Libya flood-hit people hold protest rally

In the Derna demonstration, people demanded the accountability of officials accused of negligence, including Aguila Saleh, the head of the eastern Libyan parliament.
"Aguila, we don't want you! All Libyans
are brothers!" "The people want the parliament to fall",
"Aguila is the enemy of God", chanted the demonstrators.
Demonstrators
gathered outside the city's Grand Mosque also demanded the punishment of
government officials responsible for the disaster, chanting "Thieves and
traitors must be hanged."
A statement
read on behalf of the demonstrators called for "quick investigations and
legal action against those responsible for the disaster".
One of the
demonstrators said that the demonstration is a message that "governments
have failed to manage the crisis", adding that parliament is particularly
to blame.

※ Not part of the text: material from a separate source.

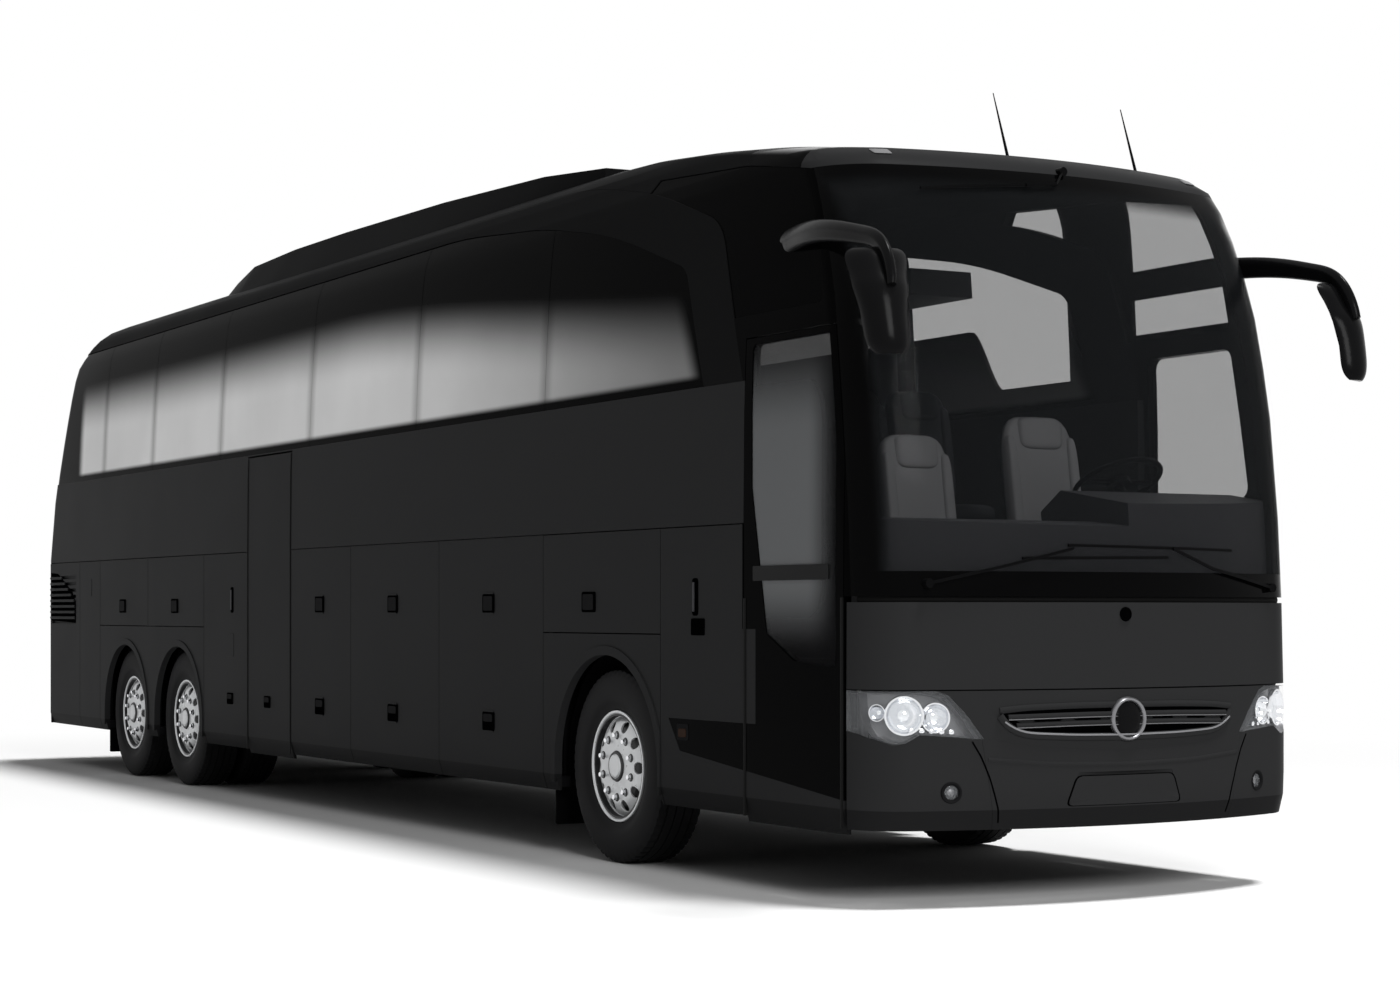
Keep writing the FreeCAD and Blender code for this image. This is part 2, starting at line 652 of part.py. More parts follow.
def lower_skins(sign):
    top = FLAP_TOP_Z - SHUT_GAP / 2
    foot = SKIRT_Z
    drop = SERVICE_FOOT_Z - SHUT_GAP / 2
    rise = SERVICE_FOOT_Z + SHUT_GAP / 2
    pieces = [bay_slab(sign, "door_rear", "cab_rear", foot, top)]
    pieces.append(bay_slab(sign, "cab_rear", "hold_front", rise, top))
    front = fuse([bay_slab(sign, "cab_rear", "hold_front", foot,
                           drop).cut(arch_cut(sign, AXLE_1_Y, FRONT_ARCH_R)),
                  arch_lip(sign, AXLE_1_Y, FRONT_ARCH_R).common(
                      box(0, sign * (HALF + OVERRUN), seam("cab_rear"), seam("hold_front"), SKIRT_Z, drop))])
    pieces += solids(front)
    pieces.append(bay_slab(sign, "stair_rear", "drive_front", foot, top))
    pieces.append(bay_slab(sign, "drive_front", "between", rise, top))
    pieces.append(bay_slab(sign, "between", "tag_rear", rise, top))
    rear = bay_slab(sign, "drive_front", "tag_rear", foot, drop)
    lips = []
    for axle_y in (AXLE_2_Y, AXLE_3_Y):
        lips.append(arch_lip(sign, axle_y, REAR_ARCH_R))
    for axle_y in (AXLE_2_Y, AXLE_3_Y):
        rear = rear.cut(arch_cut(sign, axle_y, REAR_ARCH_R))
        lips = [lip.cut(arch_cut(sign, axle_y, REAR_ARCH_R)) for lip in lips]
    pieces += solids(fuse([rear] + lips))
    pieces.append(bay_slab(sign, "tag_rear", "tail_bay", foot, top))
    tail = bay_slab(sign, "tail_bay", "tail_corner", foot, top)
    pitch = (LOUVRE_TOP_Z - LOUVRE_FOOT_Z) / LOUVRES
    for index in range(LOUVRES):
        z = LOUVRE_FOOT_Z + pitch * index
        tail = tail.cut(box(sign * (HALF - SKIN / 2), sign * (HALF + OVERRUN), along(LOUVRE_SHARE),
                            seam("tail_corner") - LIP, z, z + pitch / 2))
    pieces.append(tail)
    if sign > 0:
        pieces.append(bay_slab(sign, "stair_front", "stair_rear", foot, top))
        pieces.append(bay_slab(sign, "door_front", "door_rear", foot, top))
    return pieces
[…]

He called for an international investigation into the disaster and
"reconstruction under international supervision".
Disaster
struck Derna and surrounding villages last Sunday after heavy rains from
Mediterranean Storm Daniel caused two dams in the town to collapse. The death
toll from the catastrophic floods has risen to 11,300, the United Nations said
Saturday, citing the Libyan Red Crescent.
More than
10,000 people are still missing in the city, the United Nations Office for the
Coordination of Humanitarian Affairs said, citing data from the Red Crescent.
The floods
also destroyed entire coastal towns. UN agencies have warned that tens of
thousands of Derna residents are homeless and in desperate need of clean water,
food and basic necessities as cholera, diarrhea, dehydration and malnutrition
are on the rise.
Last week, Saleh tried to deflect blame from
the authorities, describing the flood as an "unprecedented natural
disaster" and saying people should not focus on what could or should have
been done.
But
commentators have pointed to earlier warnings, including an academic paper
published last year by a hydrologist describing the city's vulnerability to
flooding and the urgent need to maintain the levees that protect it. According to Libyan media, some protesters
marched on a house belonging to the unpopular mayor of Derna, Abdulmonem
al-Ghaith, and set it on fire.
Hichem Abu Chkiouat, a minister in the eastern
Libyan government, said Ghaithi had been removed from office.